Directions:
Using the data that follows, return exactly the lines from the one that contains "doc.recompute()" through the one that contains "in imported if", ends included.

Data excerpts:

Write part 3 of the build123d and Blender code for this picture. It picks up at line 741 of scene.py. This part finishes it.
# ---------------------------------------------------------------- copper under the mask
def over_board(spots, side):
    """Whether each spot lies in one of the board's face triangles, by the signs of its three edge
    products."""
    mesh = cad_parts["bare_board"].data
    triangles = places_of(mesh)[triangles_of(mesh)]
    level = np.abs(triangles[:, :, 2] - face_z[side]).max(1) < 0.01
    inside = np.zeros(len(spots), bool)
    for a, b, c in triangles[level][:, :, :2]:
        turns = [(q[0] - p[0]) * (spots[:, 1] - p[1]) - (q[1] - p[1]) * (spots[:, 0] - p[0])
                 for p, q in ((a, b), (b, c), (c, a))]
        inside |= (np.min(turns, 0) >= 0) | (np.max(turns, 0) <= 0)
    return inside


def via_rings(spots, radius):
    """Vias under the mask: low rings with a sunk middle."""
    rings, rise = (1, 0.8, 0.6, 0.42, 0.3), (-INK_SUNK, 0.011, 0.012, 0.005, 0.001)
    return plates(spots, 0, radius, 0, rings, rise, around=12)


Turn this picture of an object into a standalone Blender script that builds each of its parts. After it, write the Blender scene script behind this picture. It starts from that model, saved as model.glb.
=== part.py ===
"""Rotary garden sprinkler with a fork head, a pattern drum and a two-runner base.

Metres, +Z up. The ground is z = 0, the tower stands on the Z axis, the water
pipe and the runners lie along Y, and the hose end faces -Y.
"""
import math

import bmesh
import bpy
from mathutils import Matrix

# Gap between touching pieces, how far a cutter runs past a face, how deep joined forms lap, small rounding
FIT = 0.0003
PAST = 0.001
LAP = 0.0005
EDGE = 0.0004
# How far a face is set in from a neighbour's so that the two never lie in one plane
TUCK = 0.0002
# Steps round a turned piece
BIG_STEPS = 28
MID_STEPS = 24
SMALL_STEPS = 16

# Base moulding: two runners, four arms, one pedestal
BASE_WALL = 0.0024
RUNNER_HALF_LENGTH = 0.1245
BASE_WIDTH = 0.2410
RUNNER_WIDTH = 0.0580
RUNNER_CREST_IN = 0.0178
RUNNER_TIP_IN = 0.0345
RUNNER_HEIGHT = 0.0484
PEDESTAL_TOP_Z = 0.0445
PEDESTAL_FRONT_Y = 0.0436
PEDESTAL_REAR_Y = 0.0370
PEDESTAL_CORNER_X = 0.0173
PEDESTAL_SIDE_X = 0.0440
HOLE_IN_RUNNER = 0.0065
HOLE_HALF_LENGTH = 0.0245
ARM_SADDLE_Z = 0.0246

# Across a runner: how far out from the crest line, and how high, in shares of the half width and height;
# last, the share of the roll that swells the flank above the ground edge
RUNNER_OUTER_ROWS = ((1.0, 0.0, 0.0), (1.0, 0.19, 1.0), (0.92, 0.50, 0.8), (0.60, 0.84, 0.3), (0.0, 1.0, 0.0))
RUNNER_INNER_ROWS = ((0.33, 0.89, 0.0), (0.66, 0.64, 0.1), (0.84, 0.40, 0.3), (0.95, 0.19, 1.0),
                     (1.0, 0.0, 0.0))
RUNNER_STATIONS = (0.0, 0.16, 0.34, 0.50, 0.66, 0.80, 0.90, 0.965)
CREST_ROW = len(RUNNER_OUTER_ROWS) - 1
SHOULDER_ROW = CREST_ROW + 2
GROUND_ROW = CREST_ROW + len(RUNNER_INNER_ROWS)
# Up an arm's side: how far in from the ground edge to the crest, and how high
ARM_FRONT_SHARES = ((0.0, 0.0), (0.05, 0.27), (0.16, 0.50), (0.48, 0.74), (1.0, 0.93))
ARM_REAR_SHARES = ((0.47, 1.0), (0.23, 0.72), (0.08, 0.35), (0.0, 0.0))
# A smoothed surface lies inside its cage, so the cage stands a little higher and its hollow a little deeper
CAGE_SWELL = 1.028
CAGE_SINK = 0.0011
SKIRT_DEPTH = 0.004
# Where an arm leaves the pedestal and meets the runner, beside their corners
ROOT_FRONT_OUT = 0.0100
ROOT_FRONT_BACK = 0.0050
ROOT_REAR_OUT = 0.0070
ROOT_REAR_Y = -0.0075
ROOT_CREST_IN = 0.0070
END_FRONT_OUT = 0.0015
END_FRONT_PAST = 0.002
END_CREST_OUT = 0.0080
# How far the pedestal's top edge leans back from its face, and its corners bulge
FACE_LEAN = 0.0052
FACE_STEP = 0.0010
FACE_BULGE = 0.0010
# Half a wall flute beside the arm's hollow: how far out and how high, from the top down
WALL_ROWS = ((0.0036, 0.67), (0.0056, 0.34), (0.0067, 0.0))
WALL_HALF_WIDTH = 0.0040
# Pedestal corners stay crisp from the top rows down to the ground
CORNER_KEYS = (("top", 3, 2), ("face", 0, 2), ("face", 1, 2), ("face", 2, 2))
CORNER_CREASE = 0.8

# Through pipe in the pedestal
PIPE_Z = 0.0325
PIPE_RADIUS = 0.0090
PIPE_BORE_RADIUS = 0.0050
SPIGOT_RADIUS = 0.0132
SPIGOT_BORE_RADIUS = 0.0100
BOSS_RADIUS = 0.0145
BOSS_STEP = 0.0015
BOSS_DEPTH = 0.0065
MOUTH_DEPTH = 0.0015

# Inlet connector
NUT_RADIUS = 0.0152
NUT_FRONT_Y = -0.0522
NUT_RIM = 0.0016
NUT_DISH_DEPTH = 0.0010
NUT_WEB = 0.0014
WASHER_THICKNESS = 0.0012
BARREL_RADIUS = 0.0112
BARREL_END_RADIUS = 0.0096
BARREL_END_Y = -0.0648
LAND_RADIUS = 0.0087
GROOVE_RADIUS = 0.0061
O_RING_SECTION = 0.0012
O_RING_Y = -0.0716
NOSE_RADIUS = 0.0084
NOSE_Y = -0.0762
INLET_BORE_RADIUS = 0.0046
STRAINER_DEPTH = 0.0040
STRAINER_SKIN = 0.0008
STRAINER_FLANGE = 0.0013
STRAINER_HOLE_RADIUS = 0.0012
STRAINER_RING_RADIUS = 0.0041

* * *

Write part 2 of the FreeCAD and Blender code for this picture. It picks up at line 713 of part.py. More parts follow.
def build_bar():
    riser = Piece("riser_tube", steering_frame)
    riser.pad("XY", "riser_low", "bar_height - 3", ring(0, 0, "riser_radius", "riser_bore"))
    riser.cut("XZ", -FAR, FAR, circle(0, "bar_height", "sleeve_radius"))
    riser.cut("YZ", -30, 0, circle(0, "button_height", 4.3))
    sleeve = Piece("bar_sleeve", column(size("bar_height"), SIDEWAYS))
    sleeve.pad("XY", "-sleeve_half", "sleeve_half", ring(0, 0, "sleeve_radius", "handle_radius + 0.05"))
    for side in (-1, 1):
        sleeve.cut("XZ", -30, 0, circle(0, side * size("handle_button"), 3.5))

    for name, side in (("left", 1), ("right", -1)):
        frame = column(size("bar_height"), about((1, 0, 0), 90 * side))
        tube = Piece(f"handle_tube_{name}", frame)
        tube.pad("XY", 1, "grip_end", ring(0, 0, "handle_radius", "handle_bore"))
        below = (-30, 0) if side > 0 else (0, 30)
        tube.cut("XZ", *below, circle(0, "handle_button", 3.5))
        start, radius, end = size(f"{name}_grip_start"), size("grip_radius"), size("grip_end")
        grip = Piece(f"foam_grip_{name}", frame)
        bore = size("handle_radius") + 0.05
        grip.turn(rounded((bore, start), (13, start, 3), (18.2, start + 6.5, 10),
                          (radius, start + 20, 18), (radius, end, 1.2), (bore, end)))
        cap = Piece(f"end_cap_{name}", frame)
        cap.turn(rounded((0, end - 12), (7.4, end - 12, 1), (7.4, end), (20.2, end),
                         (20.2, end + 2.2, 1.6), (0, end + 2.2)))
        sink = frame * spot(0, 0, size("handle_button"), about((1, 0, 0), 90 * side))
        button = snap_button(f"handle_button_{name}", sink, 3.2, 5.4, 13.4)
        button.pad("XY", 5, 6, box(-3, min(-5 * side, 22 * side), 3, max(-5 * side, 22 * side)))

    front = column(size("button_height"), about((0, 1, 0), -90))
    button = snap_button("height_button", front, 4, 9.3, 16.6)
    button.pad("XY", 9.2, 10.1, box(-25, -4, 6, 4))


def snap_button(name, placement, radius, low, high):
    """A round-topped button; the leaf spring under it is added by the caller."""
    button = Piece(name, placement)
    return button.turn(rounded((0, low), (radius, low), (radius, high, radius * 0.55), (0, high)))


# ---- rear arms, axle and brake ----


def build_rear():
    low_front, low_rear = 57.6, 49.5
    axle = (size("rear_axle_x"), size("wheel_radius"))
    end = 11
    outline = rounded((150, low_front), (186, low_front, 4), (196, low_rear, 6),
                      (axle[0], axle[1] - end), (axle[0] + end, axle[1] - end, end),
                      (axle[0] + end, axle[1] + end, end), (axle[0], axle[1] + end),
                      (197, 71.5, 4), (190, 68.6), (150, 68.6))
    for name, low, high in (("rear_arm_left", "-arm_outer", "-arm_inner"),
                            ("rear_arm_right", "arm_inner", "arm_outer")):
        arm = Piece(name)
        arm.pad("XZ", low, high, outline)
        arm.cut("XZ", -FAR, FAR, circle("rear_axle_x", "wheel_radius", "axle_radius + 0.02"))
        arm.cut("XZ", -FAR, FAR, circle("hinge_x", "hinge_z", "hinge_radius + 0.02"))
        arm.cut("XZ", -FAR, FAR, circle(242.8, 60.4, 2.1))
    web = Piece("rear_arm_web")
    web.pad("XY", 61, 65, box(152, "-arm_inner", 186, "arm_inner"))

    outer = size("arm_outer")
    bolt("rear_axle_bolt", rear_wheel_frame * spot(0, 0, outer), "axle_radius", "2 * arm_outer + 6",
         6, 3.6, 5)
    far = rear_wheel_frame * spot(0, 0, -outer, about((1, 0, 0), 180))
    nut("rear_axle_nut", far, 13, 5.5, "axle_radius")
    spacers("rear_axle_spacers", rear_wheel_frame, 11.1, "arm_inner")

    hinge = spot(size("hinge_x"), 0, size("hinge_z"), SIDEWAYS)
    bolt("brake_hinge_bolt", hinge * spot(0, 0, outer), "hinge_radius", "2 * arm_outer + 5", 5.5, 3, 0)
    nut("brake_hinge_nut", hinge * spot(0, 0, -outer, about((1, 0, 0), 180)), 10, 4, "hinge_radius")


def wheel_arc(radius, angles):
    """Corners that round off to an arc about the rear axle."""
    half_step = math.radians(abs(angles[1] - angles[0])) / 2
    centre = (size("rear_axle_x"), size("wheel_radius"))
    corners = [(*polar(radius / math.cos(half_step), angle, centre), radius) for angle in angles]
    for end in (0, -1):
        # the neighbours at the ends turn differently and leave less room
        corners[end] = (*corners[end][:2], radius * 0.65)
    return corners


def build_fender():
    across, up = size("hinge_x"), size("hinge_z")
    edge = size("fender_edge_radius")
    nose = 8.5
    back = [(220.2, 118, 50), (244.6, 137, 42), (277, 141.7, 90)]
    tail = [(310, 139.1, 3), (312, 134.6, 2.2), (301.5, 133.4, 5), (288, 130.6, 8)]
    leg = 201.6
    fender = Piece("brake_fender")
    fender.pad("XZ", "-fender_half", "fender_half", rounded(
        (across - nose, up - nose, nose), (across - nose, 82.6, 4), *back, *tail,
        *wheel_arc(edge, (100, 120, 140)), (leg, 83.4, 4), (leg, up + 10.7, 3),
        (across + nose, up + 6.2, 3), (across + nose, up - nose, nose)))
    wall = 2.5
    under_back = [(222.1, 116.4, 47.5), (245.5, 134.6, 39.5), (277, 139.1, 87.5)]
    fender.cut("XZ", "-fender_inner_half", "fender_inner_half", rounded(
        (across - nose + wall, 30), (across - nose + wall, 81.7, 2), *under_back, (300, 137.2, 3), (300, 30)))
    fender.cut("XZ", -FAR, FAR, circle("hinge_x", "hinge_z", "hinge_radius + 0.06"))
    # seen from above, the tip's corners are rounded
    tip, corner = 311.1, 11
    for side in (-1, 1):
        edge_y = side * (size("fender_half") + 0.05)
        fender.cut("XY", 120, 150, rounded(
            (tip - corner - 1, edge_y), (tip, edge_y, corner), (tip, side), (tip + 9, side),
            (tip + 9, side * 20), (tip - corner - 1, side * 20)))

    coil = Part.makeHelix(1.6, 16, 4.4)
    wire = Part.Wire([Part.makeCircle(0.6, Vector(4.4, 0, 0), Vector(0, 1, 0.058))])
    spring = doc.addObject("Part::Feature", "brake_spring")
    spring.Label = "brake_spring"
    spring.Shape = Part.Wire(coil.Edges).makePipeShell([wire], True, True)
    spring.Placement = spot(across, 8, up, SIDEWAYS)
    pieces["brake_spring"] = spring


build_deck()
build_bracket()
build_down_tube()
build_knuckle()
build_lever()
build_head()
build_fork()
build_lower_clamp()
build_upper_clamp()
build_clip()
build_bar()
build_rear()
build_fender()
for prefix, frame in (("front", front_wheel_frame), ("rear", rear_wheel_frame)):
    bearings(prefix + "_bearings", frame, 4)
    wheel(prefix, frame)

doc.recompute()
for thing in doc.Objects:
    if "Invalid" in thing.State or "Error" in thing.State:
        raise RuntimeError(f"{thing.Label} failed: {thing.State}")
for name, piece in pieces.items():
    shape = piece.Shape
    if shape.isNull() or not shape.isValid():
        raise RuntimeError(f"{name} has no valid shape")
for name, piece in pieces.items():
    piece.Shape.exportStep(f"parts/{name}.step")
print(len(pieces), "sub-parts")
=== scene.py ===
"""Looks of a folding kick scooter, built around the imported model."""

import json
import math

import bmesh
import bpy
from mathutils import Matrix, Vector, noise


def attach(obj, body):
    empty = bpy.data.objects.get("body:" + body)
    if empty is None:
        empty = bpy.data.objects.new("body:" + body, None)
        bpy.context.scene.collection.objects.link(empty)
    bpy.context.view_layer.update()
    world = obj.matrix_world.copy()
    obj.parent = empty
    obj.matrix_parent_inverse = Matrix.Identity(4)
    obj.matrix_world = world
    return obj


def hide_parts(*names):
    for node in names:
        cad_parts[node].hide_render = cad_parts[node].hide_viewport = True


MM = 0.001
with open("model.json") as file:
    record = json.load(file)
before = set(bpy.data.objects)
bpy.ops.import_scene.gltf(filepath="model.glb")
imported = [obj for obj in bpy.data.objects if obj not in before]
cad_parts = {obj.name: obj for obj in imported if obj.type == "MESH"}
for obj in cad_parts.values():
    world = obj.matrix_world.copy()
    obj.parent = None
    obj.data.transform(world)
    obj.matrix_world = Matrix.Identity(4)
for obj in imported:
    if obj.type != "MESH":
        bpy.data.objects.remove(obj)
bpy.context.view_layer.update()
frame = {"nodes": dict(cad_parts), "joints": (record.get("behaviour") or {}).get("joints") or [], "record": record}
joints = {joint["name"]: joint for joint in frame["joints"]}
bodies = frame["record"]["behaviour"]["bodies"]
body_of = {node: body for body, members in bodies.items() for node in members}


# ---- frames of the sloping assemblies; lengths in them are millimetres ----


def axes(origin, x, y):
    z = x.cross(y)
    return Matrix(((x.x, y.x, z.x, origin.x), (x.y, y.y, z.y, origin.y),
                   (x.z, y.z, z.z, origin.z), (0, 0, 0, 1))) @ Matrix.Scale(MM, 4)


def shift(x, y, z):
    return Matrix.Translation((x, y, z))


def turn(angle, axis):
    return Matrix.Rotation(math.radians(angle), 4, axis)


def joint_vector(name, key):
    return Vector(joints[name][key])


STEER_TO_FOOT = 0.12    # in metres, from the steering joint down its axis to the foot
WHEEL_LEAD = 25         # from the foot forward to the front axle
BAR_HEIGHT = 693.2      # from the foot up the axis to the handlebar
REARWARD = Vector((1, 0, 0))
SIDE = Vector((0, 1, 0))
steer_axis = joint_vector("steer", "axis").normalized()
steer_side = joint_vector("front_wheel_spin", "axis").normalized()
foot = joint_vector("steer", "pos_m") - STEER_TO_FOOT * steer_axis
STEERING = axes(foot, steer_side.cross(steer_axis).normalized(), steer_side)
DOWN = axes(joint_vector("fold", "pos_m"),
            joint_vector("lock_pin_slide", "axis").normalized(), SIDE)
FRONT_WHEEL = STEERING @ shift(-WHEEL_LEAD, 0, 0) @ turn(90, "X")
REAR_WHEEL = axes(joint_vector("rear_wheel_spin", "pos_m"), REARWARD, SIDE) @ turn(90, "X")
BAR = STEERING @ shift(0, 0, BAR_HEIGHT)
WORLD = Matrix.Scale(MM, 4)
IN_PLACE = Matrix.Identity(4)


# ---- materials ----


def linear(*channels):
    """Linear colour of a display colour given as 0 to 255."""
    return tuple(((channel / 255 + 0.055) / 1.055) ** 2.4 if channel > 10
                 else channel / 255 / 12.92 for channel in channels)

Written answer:
doc.recompute()
for thing in doc.Objects:
    if "Invalid" in thing.State or "Error" in thing.State:
        raise RuntimeError(f"{thing.Label} failed: {thing.State}")
for name, piece in pieces.items():
    shape = piece.Shape
    if shape.isNull() or not shape.isValid():
        raise RuntimeError(f"{name} has no valid shape")
for name, piece in pieces.items():
    piece.Shape.exportStep(f"parts/{name}.step")
print(len(pieces), "sub-parts")
=== scene.py ===
"""Looks of a folding kick scooter, built around the imported model."""

import json
import math

import bmesh
import bpy
from mathutils import Matrix, Vector, noise


def attach(obj, body):
    empty = bpy.data.objects.get("body:" + body)
    if empty is None:
        empty = bpy.data.objects.new("body:" + body, None)
        bpy.context.scene.collection.objects.link(empty)
    bpy.context.view_layer.update()
    world = obj.matrix_world.copy()
    obj.parent = empty
    obj.matrix_parent_inverse = Matrix.Identity(4)
    obj.matrix_world = world
    return obj


def hide_parts(*names):
    for node in names:
        cad_parts[node].hide_render = cad_parts[node].hide_viewport = True


MM = 0.001
with open("model.json") as file:
    record = json.load(file)
before = set(bpy.data.objects)
bpy.ops.import_scene.gltf(filepath="model.glb")
imported = [obj for obj in bpy.data.objects if obj not in before]
cad_parts = {obj.name: obj for obj in imported if obj.type == "MESH"}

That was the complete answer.